El profesor Albertstein estaba muy orgulloso de su invento. Tras años de investigación y experimentación había conseguido construir el primer robot inteligente del planeta. Lo hasta entonces había sido solo ciencia ficción se había convertido en realidad. Por fin, una máquina inteligente podría ayudar a solucionar los graves problemas que amenazaban el planeta y a la humanidad.

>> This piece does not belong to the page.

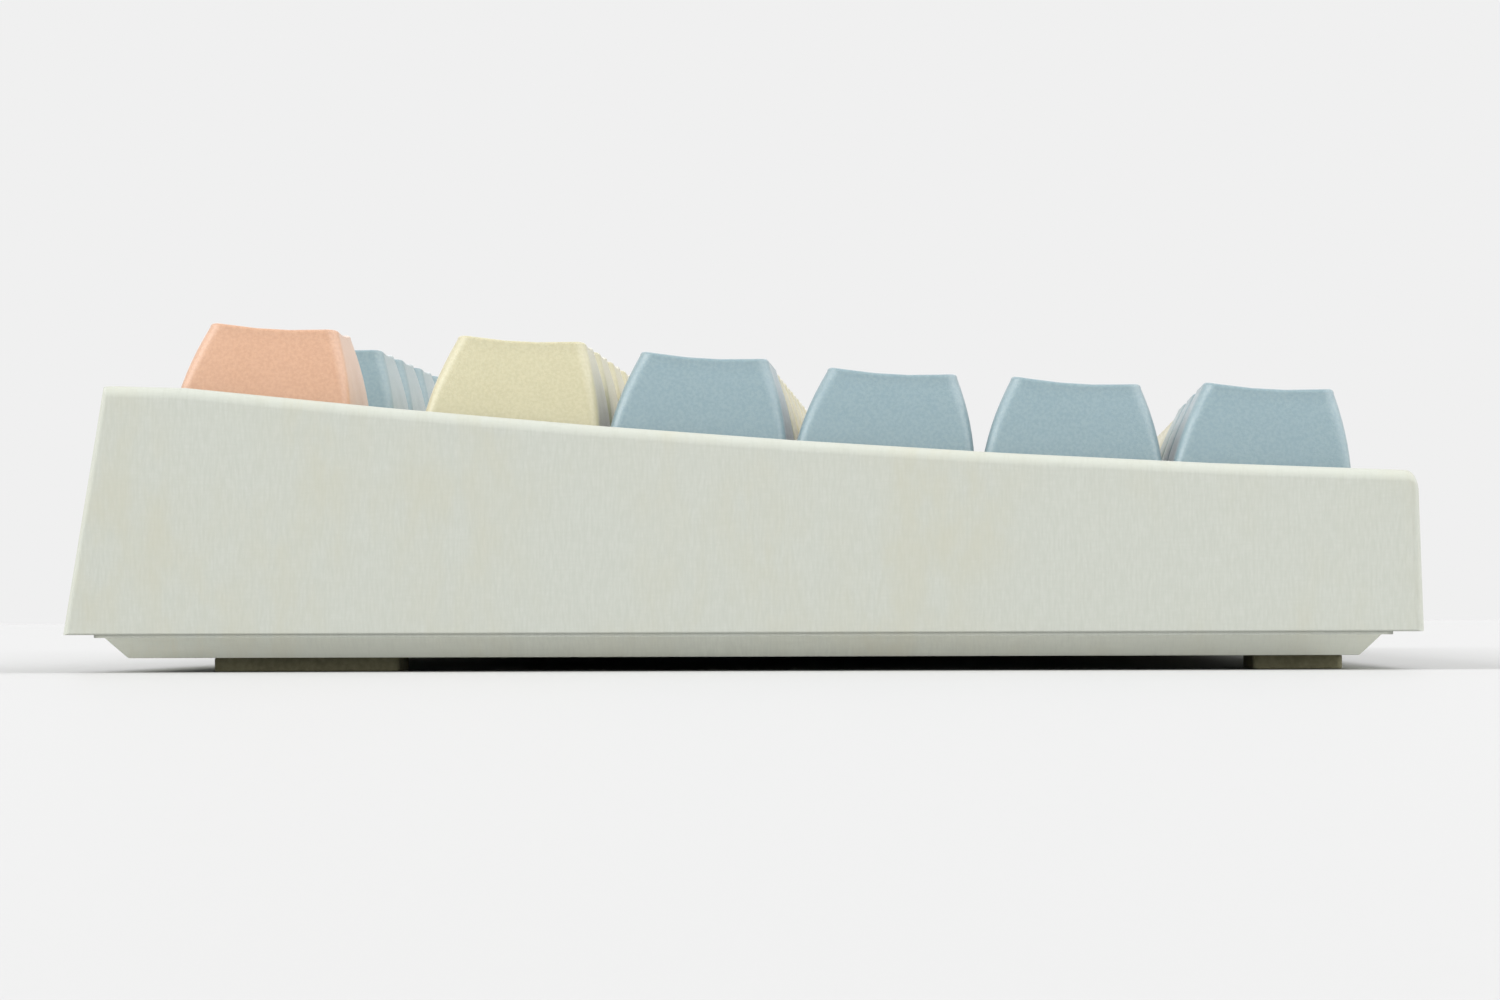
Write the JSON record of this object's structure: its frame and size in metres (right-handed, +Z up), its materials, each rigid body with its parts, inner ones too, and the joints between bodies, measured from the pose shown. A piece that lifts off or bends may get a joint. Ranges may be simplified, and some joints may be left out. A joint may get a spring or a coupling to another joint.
{
  "type": "mechanical keyboard",
  "caption": "Wedge-shaped mechanical keyboard in a white textured case with cream, grey-blue and coral caps whose keys press down square to a sloping plate.",
  "frame": {"origin": "on the table, under the middle of the case", "axes": "+X to the typist's right, +Y away from the typist, +Z up"},
  "size_m": [0.3614, 0.136, 0.036],
  "materials": {
    "case_shell": "white paint with a fine upright grain, satin",
    "foot_rubber": "matt olive-grey rubber",
    "cap_cream": "cream thermoplastic with a fine moulded texture",
    "cap_blue": "grey-blue thermoplastic with a fine moulded texture",
    "cap_coral": "coral thermoplastic with a fine moulded texture",
    "switch_black": "black glass-filled nylon",
    "switch_clear": "milky polycarbonate",
    "plate_metal": "fine bead-blasted, anodised",
    "steel": "plain steel",
    "spring_steel": "bright drawn wire",
    "contact_copper": "bright copper alloy",
    "board": "green solder mask over glass laminate",
    "chip_black": "black moulded epoxy"
  },
  "bodies": {
    "case": {"case_top": "case_shell", "case_bottom": "case_shell", "case_screws": "steel", "rubber_feet": "foot_rubber", "switch_plate": "plate_metal", "plate_screws": "steel", "circuit_board": "board", "switch_housings": "switch_black", "switch_covers": "switch_clear", "switch_springs": "spring_steel", "switch_contacts": "contact_copper", "stabiliser_housings": "switch_black", "usb_inlet": "steel", "controller_chip": "chip_black", "key_diodes": "chip_black"},
    "wire_backspace": {"wire_backspace": "spring_steel"},
    "wire_enter": {"wire_enter": "spring_steel"},
    "wire_left_shift": {"wire_left_shift": "spring_steel"},
    "wire_right_shift": {"wire_right_shift": "spring_steel"},
    "wire_space": {"wire_space": "spring_steel"},
    "key_escape": {"key_escape": "cap_coral"},
    "key_backquote": {"key_backquote": "cap_cream"},
    "key_backspace": {"key_backspace": "cap_blue"},
    "key_tab": {"key_tab": "cap_blue"},
    "key_caps_lock": {"key_caps_lock": "cap_blue"},
    "key_enter": {"key_enter": "cap_blue"},
    "key_left_shift": {"key_left_shift": "cap_blue"},
    "key_right_shift": {"key_right_shift": "cap_blue"},
    "key_left_control": {"key_left_control": "cap_blue"},
    "key_space": {"key_space": "cap_cream"},
    "key_q": {"key_q": "cap_cream"},
    "key_w": {"key_w": "cap_cream"},
    "key_e": {"key_e": "cap_cream"},
    "key_r": {"key_r": "cap_cream"},
    "key_t": {"key_t": "cap_cream"},
    "key_y": {"key_y": "cap_cream"},
    "key_u": {"key_u": "cap_cream"},
    "key_i": {"key_i": "cap_cream"},
    "key_o": {"key_o": "cap_cream"},
    "key_p": {"key_p": "cap_cream"},
    "key_a": {"key_a": "cap_cream"},
    "key_s": {"key_s": "cap_cream"},
    "key_d": {"key_d": "cap_cream"},
    "key_f": {"key_f": "cap_cream"},
    "key_g": {"key_g": "cap_cream"},
    "key_h": {"key_h": "cap_cream"},
    "key_j": {"key_j": "cap_cream"},
    "key_k": {"key_k": "cap_cream"},
    "key_l": {"key_l": "cap_cream"},
    "key_z": {"key_z": "cap_cream"},
    "key_x": {"key_x": "cap_cream"},
    "key_c": {"key_c": "cap_cream"},
    "key_v": {"key_v": "cap_cream"},
    "key_b": {"key_b": "cap_cream"},
    "key_n": {"key_n": "cap_cream"},
    "key_m": {"key_m": "cap_cream"},
    "function_row_keys": {"function_row_keys": "cap_blue"},
    "number_and_symbol_keys": {"number_and_symbol_keys": "cap_cream"},
    "modifier_keys": {"modifier_keys": "cap_blue"},
    "navigation_keys": {"navigation_keys": "cap_blue"}
  },
  "joints": [
    {"name": "press_escape", "type": "slide", "parent": "case", "child": "key_escape", "axis": [0, -0.0651, 0.9979], "range_m": [-0.004, 0], "stiffness_N_per_m": 62, "springref_m": 0.0056, "deforming": ["switch_springs"]},
    {"name": "press_backquote", "type": "slide", "parent": "case", "child": "key_backquote", "axis": [0, -0.0651, 0.9979], "range_m": [-0.004, 0], "stiffness_N_per_m": 62, "springref_m": 0.0056, "deforming": ["switch_springs"]},
    {"name": "press_backspace", "type": "slide", "parent": "case", "child": "key_backspace", "axis": [0, -0.0651, 0.9979], "range_m": [-0.004, 0], "stiffness_N_per_m": 62, "springref_m": 0.0056, "deforming": ["switch_springs"]},
    {"name": "press_tab", "type": "slide", "parent": "case", "child": "key_tab", "axis": [0, -0.0651, 0.9979], "range_m": [-0.004, 0], "stiffness_N_per_m": 62, "springref_m": 0.0056, "deforming": ["switch_springs"]},
    {"name": "press_caps_lock", "type": "slide", "parent": "case", "child": "key_caps_lock", "axis": [0, -0.0651, 0.9979], "range_m": [-0.004, 0], "stiffness_N_per_m": 62, "springref_m": 0.0056, "deforming": ["switch_springs"]},
    {"name": "press_enter", "type": "slide", "parent": "case", "child": "key_enter", "axis": [0, -0.0651, 0.9979], "range_m": [-0.004, 0], "stiffness_N_per_m": 62, "springref_m": 0.0056, "deforming": ["switch_springs"]},
    {"name": "press_left_shift", "type": "slide", "parent": "case", "child": "key_left_shift", "axis": [0, -0.0651, 0.9979], "range_m": [-0.004, 0], "stiffness_N_per_m": 62, "springref_m": 0.0056, "deforming": ["switch_springs"]},
    {"name": "press_right_shift", "type": "slide", "parent": "case", "child": "key_right_shift", "axis": [0, -0.0651, 0.9979], "range_m": [-0.004, 0], "stiffness_N_per_m": 62, "springref_m": 0.0056, "deforming": ["switch_springs"]},
    {"name": "press_left_control", "type": "slide", "parent": "case", "child": "key_left_control", "axis": [0, -0.0651, 0.9979], "range_m": [-0.004, 0], "stiffness_N_per_m": 62, "springref_m": 0.0056, "deforming": ["switch_springs"]},
    {"name": "press_space", "type": "slide", "parent": "case", "child": "key_space", "axis": [0, -0.0651, 0.9979], "range_m": [-0.004, 0], "stiffness_N_per_m": 62, "springref_m": 0.0056, "deforming": ["switch_springs"]},
    {"name": "press_q", "type": "slide", "parent": "case", "child": "key_q", "axis": [0, -0.0651, 0.9979], "range_m": [-0.004, 0], "stiffness_N_per_m": 62, "springref_m": 0.0056, "deforming": ["switch_springs"]},
    {"name": "press_w", "type": "slide", "parent": "case", "child": "key_w", "axis": [0, -0.0651, 0.9979], "range_m": [-0.004, 0], "stiffness_N_per_m": 62, "springref_m": 0.0056, "deforming": ["switch_springs"]},
    {"name": "press_e", "type": "slide", "parent": "case", "child": "key_e", "axis": [0, -0.0651, 0.9979], "range_m": [-0.004, 0], "stiffness_N_per_m": 62, "springref_m": 0.0056, "deforming": ["switch_springs"]},
    {"name": "press_r", "type": "slide", "parent": "case", "child": "key_r", "axis": [0, -0.0651, 0.9979], "range_m": [-0.004, 0], "stiffness_N_per_m": 62, "springref_m": 0.0056, "deforming": ["switch_springs"]},
    {"name": "press_t", "type": "slide", "parent": "case", "child": "key_t", "axis": [0, -0.0651, 0.9979], "range_m": [-0.004, 0], "stiffness_N_per_m": 62, "springref_m": 0.0056, "deforming": ["switch_springs"]},
    {"name": "press_y", "type": "slide", "parent": "case", "child": "key_y", "axis": [0, -0.0651, 0.9979], "range_m": [-0.004, 0], "stiffness_N_per_m": 62, "springref_m": 0.0056, "deforming": ["switch_springs"]},
    {"name": "press_u", "type": "slide", "parent": "case", "child": "key_u", "axis": [0, -0.0651, 0.9979], "range_m": [-0.004, 0], "stiffness_N_per_m": 62, "springref_m": 0.0056, "deforming": ["switch_springs"]},
    {"name": "press_i", "type": "slide", "parent": "case", "child": "key_i", "axis": [0, -0.0651, 0.9979], "range_m": [-0.004, 0], "stiffness_N_per_m": 62, "springref_m": 0.0056, "deforming": ["switch_springs"]},
    {"name": "press_o", "type": "slide", "parent": "case", "child": "key_o", "axis": [0, -0.0651, 0.9979], "range_m": [-0.004, 0], "stiffness_N_per_m": 62, "springref_m": 0.0056, "deforming": ["switch_springs"]},
    {"name": "press_p", "type": "slide", "parent": "case", "child": "key_p", "axis": [0, -0.0651, 0.9979], "range_m": [-0.004, 0], "stiffness_N_per_m": 62, "springref_m": 0.0056, "deforming": ["switch_springs"]},
    {"name": "press_a", "type": "slide", "parent": "case", "child": "key_a", "axis": [0, -0.0651, 0.9979], "range_m": [-0.004, 0], "stiffness_N_per_m": 62, "springref_m": 0.0056, "deforming": ["switch_springs"]},
    {"name": "press_s", "type": "slide", "parent": "case", "child": "key_s", "axis": [0, -0.0651, 0.9979], "range_m": [-0.004, 0], "stiffness_N_per_m": 62, "springref_m": 0.0056, "deforming": ["switch_springs"]},
    {"name": "press_d", "type": "slide", "parent": "case", "child": "key_d", "axis": [0, -0.0651, 0.9979], "range_m": [-0.004, 0], "stiffness_N_per_m": 62, "springref_m": 0.0056, "deforming": ["switch_springs"]},
    {"name": "press_f", "type": "slide", "parent": "case", "child": "key_f", "axis": [0, -0.0651, 0.9979], "range_m": [-0.004, 0], "stiffness_N_per_m": 62, "springref_m": 0.0056, "deforming": ["switch_springs"]},
    {"name": "press_g", "type": "slide", "parent": "case", "child": "key_g", "axis": [0, -0.0651, 0.9979], "range_m": [-0.004, 0], "stiffness_N_per_m": 62, "springref_m": 0.0056, "deforming": ["switch_springs"]},
    {"name": "press_h", "type": "slide", "parent": "case", "child": "key_h", "axis": [0, -0.0651, 0.9979], "range_m": [-0.004, 0], "stiffness_N_per_m": 62, "springref_m": 0.0056, "deforming": ["switch_springs"]},
    {"name": "press_j", "type": "slide", "parent": "case", "child": "key_j", "axis": [0, -0.0651, 0.9979], "range_m": [-0.004, 0], "stiffness_N_per_m": 62, "springref_m": 0.0056, "deforming": ["switch_springs"]},
    {"name": "press_k", "type": "slide", "parent": "case", "child": "key_k", "axis": [0, -0.0651, 0.9979], "range_m": [-0.004, 0], "stiffness_N_per_m": 62, "springref_m": 0.0056, "deforming": ["switch_springs"]},
    {"name": "press_l", "type": "slide", "parent": "case", "child": "key_l", "axis": [0, -0.0651, 0.9979], "range_m": [-0.004, 0], "stiffness_N_per_m": 62, "springref_m": 0.0056, "deforming": ["switch_springs"]},
    {"name": "press_z", "type": "slide", "parent": "case", "child": "key_z", "axis": [0, -0.0651, 0.9979], "range_m": [-0.004, 0], "stiffness_N_per_m": 62, "springref_m": 0.0056, "deforming": ["switch_springs"]},
    {"name": "press_x", "type": "slide", "parent": "case", "child": "key_x", "axis": [0, -0.0651, 0.9979], "range_m": [-0.004, 0], "stiffness_N_per_m": 62, "springref_m": 0.0056, "deforming": ["switch_springs"]},
    {"name": "press_c", "type": "slide", "parent": "case", "child": "key_c", "axis": [0, -0.0651, 0.9979], "range_m": [-0.004, 0], "stiffness_N_per_m": 62, "springref_m": 0.0056, "deforming": ["switch_springs"]},
    {"name": "press_v", "type": "slide", "parent": "case", "child": "key_v", "axis": [0, -0.0651, 0.9979], "range_m": [-0.004, 0], "stiffness_N_per_m": 62, "springref_m": 0.0056, "deforming": ["switch_springs"]},
    {"name": "press_b", "type": "slide", "parent": "case", "child": "key_b", "axis": [0, -0.0651, 0.9979], "range_m": [-0.004, 0], "stiffness_N_per_m": 62, "springref_m": 0.0056, "deforming": ["switch_springs"]},
    {"name": "press_n", "type": "slide", "parent": "case", "child": "key_n", "axis": [0, -0.0651, 0.9979], "range_m": [-0.004, 0], "stiffness_N_per_m": 62, "springref_m": 0.0056, "deforming": ["switch_springs"]},
    {"name": "press_m", "type": "slide", "parent": "case", "child": "key_m", "axis": [0, -0.0651, 0.9979], "range_m": [-0.004, 0], "stiffness_N_per_m": 62, "springref_m": 0.0056, "deforming": ["switch_springs"]},
    {"name": "press_function_row_keys", "type": "slide", "parent": "case", "child": "function_row_keys", "axis": [0, -0.0651, 0.9979], "range_m": [-0.004, 0], "stiffness_N_per_m": 930, "springref_m": 0.0056, "deforming": ["switch_springs"]},
    {"name": "press_number_and_symbol_keys", "type": "slide", "parent": "case", "child": "number_and_symbol_keys", "axis": [0, -0.0651, 0.9979], "range_m": [-0.004, 0], "stiffness_N_per_m": 1178, "springref_m": 0.0056, "deforming": ["switch_springs"]},
    {"name": "press_modifier_keys", "type": "slide", "parent": "case", "child": "modifier_keys", "axis": [0, -0.0651, 0.9979], "range_m": [-0.004, 0], "stiffness_N_per_m": 434, "springref_m": 0.0056, "deforming": ["switch_springs"]},
    {"name": "press_navigation_keys", "type": "slide", "parent": "case", "child": "navigation_keys", "axis": [0, -0.0651, 0.9979], "range_m": [-0.004, 0], "stiffness_N_per_m": 620, "springref_m": 0.0056, "deforming": ["switch_springs"]},
    {"name": "swing_backspace", "type": "hinge", "parent": "case", "child": "wire_backspace", "pos_m": [0.09287, 0.01586, 0.0167], "axis": [1, 0, 0], "range_deg": [-25.2, 0]},
    {"name": "swing_enter", "type": "hinge", "parent": "case", "child": "wire_enter", "pos_m": [0.09049, -0.02216, 0.01422], "axis": [1, 0, 0], "range_deg": [-25.2, 0]},
    {"name": "swing_left_shift", "type": "hinge", "parent": "case", "child": "wire_left_shift", "pos_m": [-0.1524, -0.04117, 0.01298], "axis": [1, 0, 0], "range_deg": [-25.2, 0]},
    {"name": "swing_right_shift", "type": "hinge", "parent": "case", "child": "wire_right_shift", "pos_m": [0.08572, -0.04117, 0.01298], "axis": [1, 0, 0], "range_deg": [-25.2, 0]},
    {"name": "swing_space", "type": "hinge", "parent": "case", "child": "wire_space", "pos_m": [-0.04286, -0.06018, 0.01174], "axis": [1, 0, 0], "range_deg": [-25.2, 0]}
  ],
  "couplings": [
    {"joint": "swing_backspace", "follows": "press_backspace", "rad_per_m": 109.08},
    {"joint": "swing_enter", "follows": "press_enter", "rad_per_m": 109.08},
    {"joint": "swing_left_shift", "follows": "press_left_shift", "rad_per_m": 109.08},
    {"joint": "swing_right_shift", "follows": "press_right_shift", "rad_per_m": 109.08},
    {"joint": "swing_space", "follows": "press_space", "rad_per_m": 109.08}
  ]
}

Filipo Tropencis, su ayudante, había estado a su lado durante todo el proceso. Había sido emocionante asistir al nacimiento de tan maravilloso invento. Pero Filipo Tropencis estaba disgustado. Muchos de los fallos habían sido resuelto por él y muchos los avances habían sido fruto de sus ideas y de su trabajo. Pero su nombre no aparecía por ningún sitio. Las noticias no hablaban de él y todo el mérito se lo atribuían al profesor Albertstein.
-Todo el mundo sabe que sin ti yo no hubiera podido acabar este invento, Filipo -le decía el profesor Albertstein-. Y sabes que compartiré las ganancias contigo, como te prometí.
Pero a Filipo el dinero le importaba poco. Él quería reconocimiento y fama. Él quería gloria, pasar a la historia. Y eso no iba a ser posible mientras el profesor Albertstein fuera el único reconocido por todos. Así que ideó un plan.
Filipo Tropencis dejó que pasaran las semanas y que se construyera el primer ejército de robots para ponerlos a prueba en misiones terrestres. Cuando el ejército estuvo listo, Filipo Tropencis remotamente instaló un virus de origen indetectable en los robots para que hicieran lo que él les pedía.
Esa misma noche, mandó a los robots que salieran del almacén y que se dirigieran a la ciudad más próxima. Al mismo tiempo, alertó de manera anónima de que los robots se habían vuelto locos y que iban a atacar a la población.
En cuanto esto se supo toda la población huyó despavorida. Y cuando los robots rodeaban la ciudad, apareció Filipo Tropencis para arreglar el problema.
-En cuanto lo arregle seré un héroe -pensó Filipo Tropencis.
Pero algo salió mal. Filipo Tropencis no era capaz de acceder a los sistemas y controlar a los robots.
-¡Oh, no! -exclamó-. El virus que he instalado debe de haber inutilizado el acceso que iba a emplear.
El profesor Albertstein lo oyó y le preguntó:
-¿Se puede saber qué es lo que has hecho?
-Solo quería ser reconocido -dijo Filipo Tropencis-. Pensé que si salvaba a la población arreglando un pequeño fallo de los robots…
-¡Insensato! -dijo el profesor Albertstein-. ¡Dejaste una puerta trasera abierta en la programación para poder interferir! ¡Y si lo hubiera descubierto un hacker! Y, ¿mira lo que ha pasado?
-Nunca quise que atacaran, profesor -dijo el joven ayudante-. Pero el virus debe haber mutado o algo así.
Al final no quedó más remedio que acabar por la fuerza con los robots. Y cuando un análisis previo descubrió que los robots habían sido manipulados saltó el escándalo.
-Has tirado por la borda el trabajo de muchos años, Filipo -dijo el profesor Albertstein.
-Lo sé, profesor -dijo Filipo-. Contaré lo que ha pasado.
Filipo Tropencis confesó su artimaña y pidió perdón. Pero se comprometió a revisar los robots para que nadie pudiera volver a manipularlos jamás.
Filipo Tropencis consiguió lo que quería y se hizo famoso, aunque no por los motivos que él hubiera deseado, lo cual no le hacía nada feliz. Ahora todo el mundo lo conocía por su error y su mala fe, a pesar de que estaba entregado en cuerpo y alma a solucionar el problema.